Madsen was found guilty of premeditated murder, aggravated sexual assault and desecrating a corpse, and given a life sentence. He always claimed he was innocent, and that there was no sexual motive. However during an interview for a TV documentary in September 2020, Madsen admitted to killing Kim, saying: “It’s my fault she died. And it’s my fault because I committed the crime. It’s all my fault. There is only one who is guilty, and that is me.”

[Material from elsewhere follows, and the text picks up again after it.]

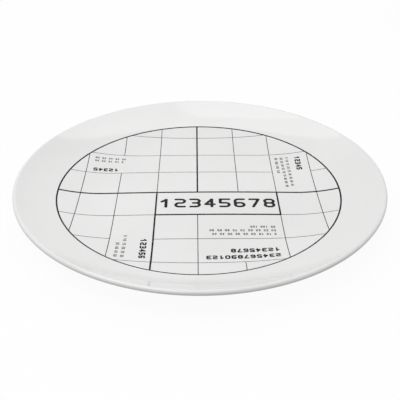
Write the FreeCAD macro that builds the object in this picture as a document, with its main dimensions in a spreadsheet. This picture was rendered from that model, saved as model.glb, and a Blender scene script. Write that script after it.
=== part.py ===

The Investigation BBC Kim Wall

For series creator Tobias Lindholm, The Investigation on the BBC wasn’t a story about the perpetrator, but a retelling of the hard work the police and divers spent trying to solve the case. At the time of Kim’s death, Lindholm described the media as a “circus” focusing on the killer with barely any mention of Kim, her achievements as a journalist and the family she had now left behind. Writing in The Guardian, Lindholm said: “I started to think there was a different kind of story here, not just another tale of a ‘fascinating’ man who killed a woman. We could talk about society and a justice system that actually works, rather than humanising the perpetrator.

“I wanted to tell a story about Jens, Kim’s parents and the humanity of it all. A story where we didn’t even need to name the perpetrator. The story was simply not about him.

“The press now talk about Kim as a journalist. The series, along with everything that her parents do, is a way of making sure that she is remembered as the talented, successful, important writer that she was.”